Metric Q4 2024 Q4 2025 Change
Passenger Revenue $3.19B $3.25B +2%
Net Income $71M $20M -72%
Outage Costs - $51M -

Configuration Chaos

Minicucci's revelation that configuration errors undermined their redundancy architecture highlights a critical industry blind spot. "We had backup systems and triple redundancies that didn't kick in," he admitted, underscoring how implementation quality trumps redundancy quantity.

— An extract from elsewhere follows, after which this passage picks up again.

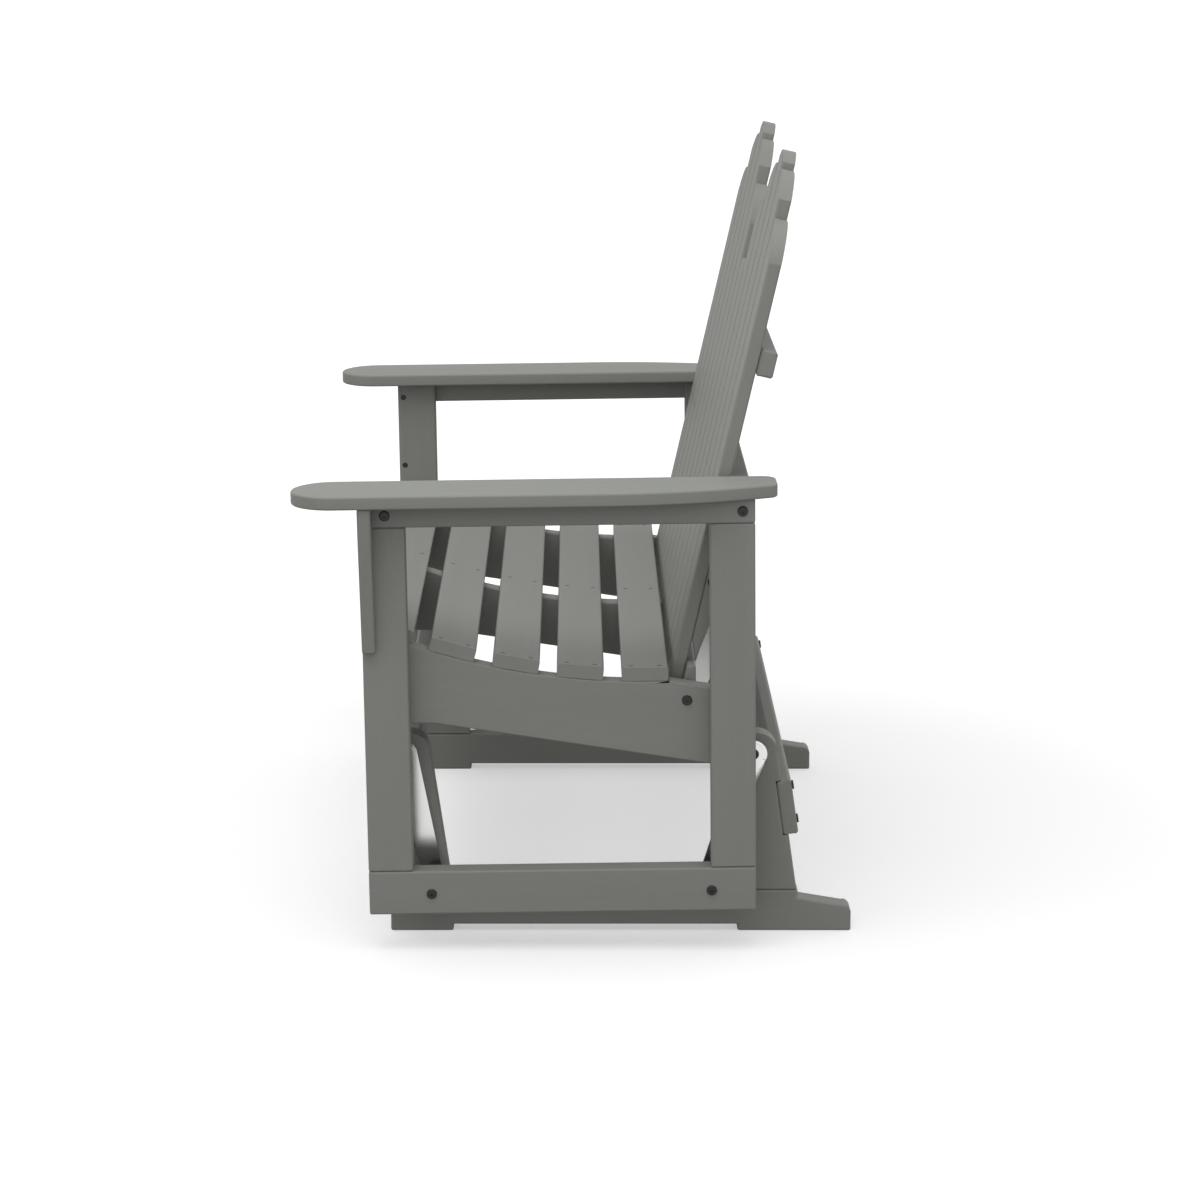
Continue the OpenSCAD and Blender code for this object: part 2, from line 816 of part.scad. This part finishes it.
module centre_rail() {
    rear_low_z = rail_under(back_foot_y + centre_rail_reach) + centre_rail_raise;
    color("dimgray") on_bench() difference() {
        across(-centre_rail_thickness / 2, centre_rail_thickness / 2)
            rail_outline(centre_rail_raise, seat_rail_front + board, slat_front(rear_low_z),
                         slat_front(seat_height + rail_blank_rear));
        seat_screws_at(0, fit);
    }
}

module front_apron() {
    color("dimgray") on_bench() difference() {
        across(-seat_rail_inner, seat_rail_inner) difference() {
            translate([seat_rail_front, apron_bottom])
                square([board, seat_height + rail_blank_front - apron_bottom]);
            above_rail();
        }
        seat_screws_at(0, fit);
    }
}

// Frame of one seat slat, with its top face at Z = 0. Slat 1 is at the back, the last one in front.
module at_seat_slat(index) {
    turn = first_slat_turn - (index - 1) * slat_turn;
    translate([0, seat_low_y + seat_radius * sin(turn), seat_height + seat_radius * (1 - cos(turn))])
        rotate([turn, 0, 0]) translate([0, 0, slat_sagitta]) children();
}

module seat_screw(x, y, gap) {
    translate([x, y, -screw_head_depth]) cylinder(h = screw_head_depth + gap, r = screw_head + gap);
    translate([x, y, -seat_screw_length]) cylinder(h = seat_screw_length, r = screw_shank + gap);
}

module seat_screws_at(x, gap) {
    for (index = [1 : seat_slats], y = [-slat_screw_offset, slat_screw_offset])
        at_seat_slat(index) seat_screw(x, y, gap);
}

module seat_screws() {
    color("black") on_bench() for (side = [-1, 0, 1])
        seat_screws_at(side * (seat_rail_inner + seat_rail_thickness / 2), 0);
}

module seat_slat(index) {
    length = 2 * (leg_inner - slat_end_gap);
    color("gray") on_bench() at_seat_slat(index) difference() {
        across(-length / 2, length / 2) translate([-seat_slat_width / 2, -board])
            soft_rectangle(seat_slat_width, board, seat_edge);
        for (side = [-1, 0, 1], y = [-slat_screw_offset, slat_screw_offset])
            seat_screw(side * (seat_rail_inner + seat_rail_thickness / 2), y, fit);
    }
}

// Back

// Top of the tallest slat of a fan, or of the middle slat
module crowned_outline(height) {
    half = back_slat_width / 2;
    translate([-half, slat_foot]) square([back_slat_width, height - crown_radius - slat_foot]);
    intersection() {
        translate([0, height - crown_radius]) circle(crown_radius);
        translate([-half, height - crown_radius]) square([back_slat_width, crown_radius]);
    }
}

// Top of a slat beside the tallest one, falling away towards +X
module shoulder_outline(height, radius) {
    half = back_slat_width / 2;
    translate([-half, slat_foot]) square([back_slat_width, height - radius - slat_foot]);
    intersection() {
        translate([-half, height - radius]) circle(radius);
        translate([-half, height - radius]) square([back_slat_width, radius]);
    }
}

// Place of a slat in its fan: 0 is the tallest one, 1 and 2 step down on either side
function fan_place(index) = (index > 0 ? index : -index) - (fan_slats + 1) / 2;

module slat_outline(index) {
    place = fan_place(index);
    away = (place > 0 ? 1 : -1) * (index > 0 ? 1 : -1);
    if (index == 0) {
        crowned_outline(middle_slat_height);
    } else if (place == 0) {
        crowned_outline(fan_height);
    } else {
        mirror([away > 0 ? 0 : 1, 0])
            shoulder_outline(fan_height - (abs(place) == 1 ? second_step : outer_step),
                             abs(place) == 1 ? second_radius : outer_radius);
    }
}

back_screw_heights = [slat_foot + foot_screw_edge, arm_screw_height, top_bar_low + top_bar_height / 2];

module back_screw(x, z, gap) {
    pin(-gap, screw_head_depth, x, z, screw_head + gap);
    pin(0, back_screw_length + gap, x, z, screw_shank + gap);
}

module back_screws_at(index, gap) {
    for (z = back_screw_heights, x = [-slat_screw_spread, slat_screw_spread])
        back_screw(index * back_pitch + x, z, gap);
}

// Back slats are numbered from -X to +X, and index 0 is the short one in the middle
module back_slat(number) {
    index = number - fan_slats - 1;
    color("gray") on_back() difference() {
        translate([index * back_pitch, 0, 0]) intersection() {
            through(0, board) slat_outline(index);
            translate([-back_slat_width / 2, 0, 0]) linear_extrude(fan_height + past)
                soft_rectangle(back_slat_width, board, slat_edge);
        }
        back_screws_at(index, fit);
    }
}

module all_back_screws(gap) {
    for (index = [-fan_slats : fan_slats]) back_screws_at(index, gap);
}

module back_screws() {
    color("black") on_back() all_back_screws(0);
}

module seat_bar() {
    color("dimgray") on_bench() difference() {
        across(-seat_rail_inner, seat_rail_inner)
            polygon([[slat_rear(seat_bar_bottom), seat_bar_bottom], [seat_bar_rear, seat_bar_bottom],
                     [seat_bar_rear, seat_bar_top], [slat_rear(seat_bar_top), seat_bar_top]]);
        for (side = [-1, 1]) on_side(side) bar_bolt(fit);
        in_back() all_back_screws(fit);
    }
}

module middle_bar() {
    color("dimgray") on_bench() difference() {
        in_back() across(-back_half + brace_thickness, back_half - brace_thickness)
            translate([board, middle_bar_low])
                soft_rectangle(middle_bar_depth, middle_bar_height, bead / 2);
        for (side = [-1, 1]) on_side(side) middle_bar_bolt(fit);
    }
}

arm_bar_front = slat_rear(arm_under);

module arm_bar() {
    color("dimgray") on_bench() difference() {
        across(-leg_inner, leg_inner) translate([arm_bar_front, arm_under - arm_bar_height])
            square([half_depth - arm_bar_front, arm_bar_height]);
        in_back() all_back_screws(fit);
    }
}

module top_bar() {
    color("dimgray") on_back() difference() {
        across(-back_half + top_bar_inset, back_half - top_bar_inset) translate([board, top_bar_low])
            soft_rectangle(top_bar_depth, top_bar_height, bead);
        all_back_screws(fit);
    }
}

module back_brace(side) {
    low = seat_bar_top;
    high = arm_under - arm_bar_height;
    color("dimgray") on_bench() on_side(side) difference() {
        across(back_half - brace_thickness, back_half)
            polygon([[seat_bar_rear, low], [seat_bar_rear + (high - low) * tan(brace_lean), high],
                     [slat_rear(high), high], [slat_rear(low + brace_notch), low + brace_notch]]);
        middle_bar_bolt(fit);
    }
}

// One module for each node, left being the sitter's left at +X

module skid_left() {
    skid(1);
}

module skid_right() {
    skid(-1);
}

module front_post_left() {
    front_post(1);
}

module front_post_right() {
    front_post(-1);
}

module rear_post_left() {
    rear_post(1);
}

module rear_post_right() {
    rear_post(-1);
}

module front_hanger_left() {
    front_hanger(1);
}

module front_hanger_right() {
    front_hanger(-1);
}

module rear_hanger_left() {
    rear_hanger(1);
}

module rear_hanger_right() {
    rear_hanger(-1);
}

module bottom_rail_left() {
    bottom_rail(1);
}

module bottom_rail_right() {
    bottom_rail(-1);
}

module front_leg_left() {
    front_leg(1);
}

module front_leg_right() {
    front_leg(-1);
}

module rear_leg_left() {
    rear_leg(1);
}

module rear_leg_right() {
    rear_leg(-1);
}

module arm_rail_left() {
    arm_rail(1);
}

module arm_rail_right() {
    arm_rail(-1);
}

module armrest_left() {
    armrest(1);
}

module armrest_right() {
    armrest(-1);
}

module corbel_left() {
    corbel(1);
}

module corbel_right() {
    corbel(-1);
}

module seat_rail_left() {
    seat_rail(1);
}

module seat_rail_right() {
    seat_rail(-1);
}

module back_brace_left() {
    back_brace(1);
}

module back_brace_right() {
    back_brace(-1);
}

module seat_slat_1() {
    seat_slat(1);
}

module seat_slat_2() {
    seat_slat(2);
}

module seat_slat_3() {
    seat_slat(3);
}

module seat_slat_4() {
    seat_slat(4);
}

module seat_slat_5() {
    seat_slat(5);
}

module back_slat_1() {
    back_slat(1);
}

module back_slat_2() {
    back_slat(2);
}

module back_slat_3() {
    back_slat(3);
}

module back_slat_4() {
    back_slat(4);
}

module back_slat_5() {
    back_slat(5);
}

module back_slat_6() {
    back_slat(6);
}

module back_slat_7() {
    back_slat(7);
}

module back_slat_8() {
    back_slat(8);
}

module back_slat_9() {
    back_slat(9);
}

module back_slat_10() {
    back_slat(10);
}

module back_slat_11() {
    back_slat(11);
}

skid_left();
skid_right();
front_post_left();
front_post_right();
rear_post_left();
rear_post_right();
front_stretcher();
rear_stretcher();
upper_pivot_bolts();
base_bolts();
front_hanger_left();
front_hanger_right();
front_bushes();
rear_hanger_left();
rear_hanger_right();
rear_bushes();
bottom_rail_left();
bottom_rail_right();
front_leg_left();
front_leg_right();
rear_leg_left();
rear_leg_right();
arm_rail_left();
arm_rail_right();
armrest_left();
armrest_right();
corbel_left();
corbel_right();
seat_rail_left();
seat_rail_right();
centre_rail();
front_apron();
seat_slat_1();
seat_slat_2();
seat_slat_3();
seat_slat_4();
seat_slat_5();
back_slat_1();
back_slat_2();
back_slat_3();
back_slat_4();
back_slat_5();
back_slat_6();
back_slat_7();
back_slat_8();
back_slat_9();
back_slat_10();
back_slat_11();
seat_bar();
middle_bar();
arm_bar();
top_bar();
back_brace_left();
back_brace_right();
lower_pivot_bolts();
frame_bolts();
leg_screws();
seat_screws();
back_screws();
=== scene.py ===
import json
import math

import bmesh
import bpy
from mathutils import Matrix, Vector

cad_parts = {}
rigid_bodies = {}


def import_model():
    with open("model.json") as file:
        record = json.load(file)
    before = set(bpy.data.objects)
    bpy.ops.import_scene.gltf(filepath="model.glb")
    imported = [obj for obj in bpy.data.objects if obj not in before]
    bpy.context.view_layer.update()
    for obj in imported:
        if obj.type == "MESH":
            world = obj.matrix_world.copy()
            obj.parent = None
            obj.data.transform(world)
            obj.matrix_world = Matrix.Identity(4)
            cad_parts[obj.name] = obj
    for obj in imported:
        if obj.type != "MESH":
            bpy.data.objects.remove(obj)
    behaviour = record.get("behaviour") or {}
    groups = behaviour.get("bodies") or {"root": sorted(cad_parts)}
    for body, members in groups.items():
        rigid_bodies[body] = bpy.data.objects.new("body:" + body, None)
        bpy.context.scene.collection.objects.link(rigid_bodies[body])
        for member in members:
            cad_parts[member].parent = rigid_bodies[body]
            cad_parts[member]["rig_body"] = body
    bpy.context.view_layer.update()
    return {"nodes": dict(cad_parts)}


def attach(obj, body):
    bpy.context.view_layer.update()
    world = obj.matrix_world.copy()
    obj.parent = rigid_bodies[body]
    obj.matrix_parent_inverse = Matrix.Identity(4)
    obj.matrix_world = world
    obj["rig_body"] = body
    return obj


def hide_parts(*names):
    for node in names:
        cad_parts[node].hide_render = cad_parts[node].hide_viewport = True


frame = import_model()
nodes = frame["nodes"]
print("frame loaded with", len(nodes), "nodes")


# Shader maths as plain expressions: a Wire holds one output socket of a node tree
class Wire:
    def __init__(self, maker, socket):
        self.maker = maker
        self.socket = socket

    def maths(self, operation, first, second):
        return self.maker.node("ShaderNodeMath", {"operation": operation}, {0: first, 1: second})

    def __add__(self, other):
        return self.maths("ADD", self, other)

    def __mul__(self, other):
        return self.maths("MULTIPLY", self, other)


# Places of the colour sockets on a mix node, where several share one name
mixSockets = {"first": 6, "second": 7, "result": 2}
opaque = (1,)


# Makes the nodes of one material or of the world, node by node
class Maker:
    def __init__(self, owner, shaderKind="BSDF_PRINCIPLED"):
        owner.use_nodes = True
        self.owner = owner
        self.tree = owner.node_tree
        self.shader = next(n for n in self.tree.nodes if n.type == shaderKind)

    def put(self, socket, value):
        if isinstance(value, Wire):
            self.tree.links.new(value.socket, socket)
        else:
            socket.default_value = value

    def node(self, kind, settings, inputs, output=0):
        made = self.tree.nodes.new(kind)
        for key, value in settings.items():
            setattr(made, key, value)
        for key, value in inputs.items():
            self.put(made.inputs[key], value)
        return Wire(self, made.outputs[output])

    def place(self, turn=(0, 0, 0), stretch=(1, 1, 1)):
        coords = self.node("ShaderNodeTexCoord", {}, {}, "Object")
        inputs = {"Vector": coords, "Rotation": turn, "Scale": stretch}
        return self.node("ShaderNodeMapping", {}, inputs)

    def noise(self, where, scale, detail, roughness=0.5):
        inputs = {"Vector": where, "Scale": scale, "Detail": detail, "Roughness": roughness}
        return self.node("ShaderNodeTexNoise", {}, inputs, "Fac")

    def between(self, amount, low, high):
        return self.node("ShaderNodeMapRange", {}, {"Value": amount, "To Min": low, "To Max": high})

    # The share of the way that an amount has gone from one value to another
    def share(self, amount, start, end):
        inputs = {"Value": amount, "From Min": start, "From Max": end}
        return self.node("ShaderNodeMapRange", {}, inputs)

    def colour(self, value):
        return value if isinstance(value, Wire) else value + opaque

    def blendColours(self, amount, first, second):
        inputs = {
            "Factor": amount,
            mixSockets["first"]: self.colour(first),
            mixSockets["second"]: self.colour(second),
        }
        return self.node("ShaderNodeMix", {"data_type": "RGBA"}, inputs, mixSockets["result"])

    # One where the camera or a shiny face looks, and zero for the light that falls on the bench
    def seen(self):
        byCamera = self.node("ShaderNodeLightPath", {}, {}, "Is Camera Ray")
        inGloss = self.node("ShaderNodeLightPath", {}, {}, "Is Glossy Ray")
        return byCamera + inGloss

    # Bump from a height in metres
    def bump(self, height):
        return self.node("ShaderNodeBump", {}, {"Height": height, "Distance": 1, "Strength": 1})

    def finish(self, **sockets):
        for name, value in sockets.items():
            self.put(self.shader.inputs[name.replace("_", " ")], value)
        return self.owner


def newMaker(name):
    return Maker(bpy.data.materials.new(name))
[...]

The airline has since brought in third-party infrastructure experts to completely reconfigure their systems. This remediation focuses on:

  • Failover Testing: Validating automatic system handoffs
  • Configuration Audits: Eliminating single points of failure
  • Performance Benchmarking: Stress-testing under peak loads

The Cloud Migration Dilemma

Alaska's consideration of cloud migration as a potential solution introduces new complexity. While cloud providers offer SLA-backed uptime guarantees, recent outages from AWS and Microsoft Azure demonstrate that distributed systems bring their own failure modes. A multi-cloud strategy would require:

  • Cross-Cloud Redundancy: Active-active deployment across providers
  • Network Optimization: Minimizing latency between cloud regions
  • Cost-Benefit Analysis: Weighing egress fees against uptime gains

Lessons for Enterprise Architects

  1. Test Failure Modes: Regularly simulate complete datacenter failures
  2. Automate Recovery: Eliminate manual intervention in failover processes
  3. Monitor Configuration Drift: Implement infrastructure-as-code practices
  4. Quantify Downtime Costs: Calculate exact financial impact per minute of outage

Alaska's $51 million lesson proves that redundancy without rigorous testing creates false confidence. As the airline implements "near-term fixes and long-term sustainable solutions" with third-party experts, their experience serves as a cautionary tale for any organization relying on multi-layered redundancy without continuous validation.